I saw a Harrier at an air show when I was a kid, and it was the most phenomenally loud thing I'd ever heard before or since. Including a steel rolling mill.
Probably why I've got tinnitus (either that or the Hawkwind gig I went to in 1985).
Harrier - phenomenally loud - yes the Pegasus motor is very impressive, I've not been in a rolling mill but I used to live a few miles from one many moons ago and heard the occasional loud bang.
Loudest I’ve experienced was standing 100 metres from Starfighters as they left the tarmac in formation, I could feel my internal organs vibrating in sympathy with the ground, there were four of them in full afterburner!
In fairness to the F-35 (ugh, I can't believe I typed that), the requirements heaped upon it are somewhat mind-boggling and recall the spoof MoD document calling for flying unicorns in Charles Stross's novela "Equoid." The F-35 is required to have variants which:
* Can provide air interception
* Can provide close air support
* Can land on aircraft carriers
* Have STOVL capability
* Are stealthy
* Are supersonic
* Have super advanced avionics and flight control systems
* Have giant fairy wings and embody the magic of friendship (okay, this one I made up)
* Etc.
The whole project is a boondoggle, and someone should have strangled it in the crib or at least had the good sense to remove some of the more ridiculous requirements (stealth and CAS being an unnecessary combination of capabilities, for example), but here we are.
In 2024 the F35 is costing the best part of a billion pounds a pop.
No it isn't. F-35As are down to somewhere below $80m each nowadays. That's less than a Typhoon and similar money (or less than) a SAAB Gripen.
Now the F-35 has massively higher maintenance costs, and is still a new system - so if you buy one this year, you'll need to fork out to upgrade the computers and the software to Block 4. And if you bought one before last year, you also need to fork out for upgrades to the electrical generators in the engines and various other bits.
But they're also stealthy and have massive advantages in "sensor fusion" and communications and intelligence gathering. Which is why they're probably best used in a mix with other aircraft.
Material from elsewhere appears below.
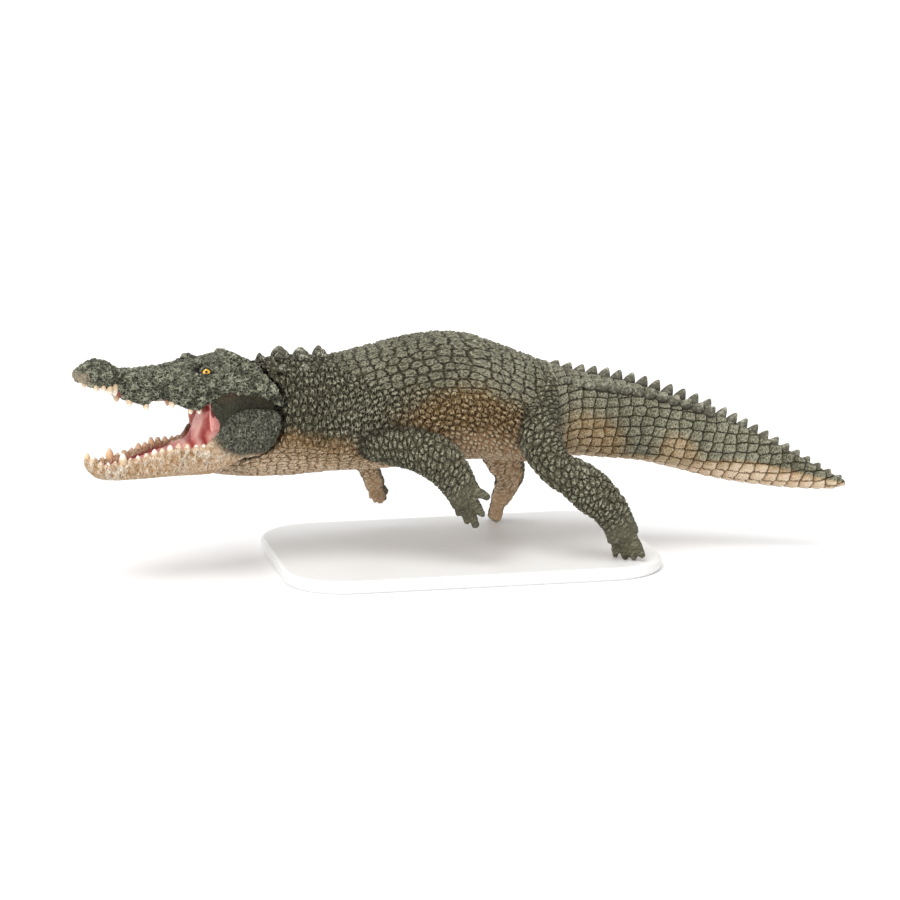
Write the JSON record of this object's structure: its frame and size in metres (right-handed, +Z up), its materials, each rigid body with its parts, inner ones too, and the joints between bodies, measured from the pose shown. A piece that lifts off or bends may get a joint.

Everything's secret. So it's impossible to know how good they really are. However F-35 has won all the recent competitions against F/A-18 Super-Hornet, Typhoon, Rafale and Gripen. That ought to say quite a lot. The only countries who could afford it that haven't bought it, either weren't allowed to or were making rival products. Even there, Germany, Italy and the UK have bought a mix of Eurofighter and F-35.
@I_ain't_Spartacus
https://www.aerotime.aero/articles/27553-top-10-most-expensive-fighter-jets
....says $177 million....
The $80 million figure is for the plain vanilla version. The ones on the QE carrier are the F-35B jump jets.......
Then there's the implications of "Recommendation #5" from GAO-23-106047 a report published on May 30, 2023:
"The Under Secretary of Defense for Acquisition and Sustainment should ensure the F-35 program obtains
an independent cost estimate for all engine and thermal management modernization options, including
integration and any necessary related aircraft upgrade costs, to inform the military services'
modernization decisions."
Note "independet cost estimate" and "necessary related aircraft upgrade costs".......
So let's stick with say half a billion dollars a pop...............
Nah, more sophisticated that that. It will have a pop-up display offering hotel suites with an ensuite for the master bedroom in the priciest hotel in London Town (The Tower); it'll even allow you to stay if you've stolen your Dad's credit card and are running up a massive bill enjoying Christmas all on your own in New York while your family swelters in Florida.
For real though, anyone who's paid more than surface attention to the F-35 program has to realize that it's fantastic value.
Sure, it's fun to break out the total lifetime program cost, and divide it by number of airframes and pretend each airframe costs that.
But if you get the F-35A variant, you're talking Gripen money. And nobody sane would trade their F-35 for a Gripen.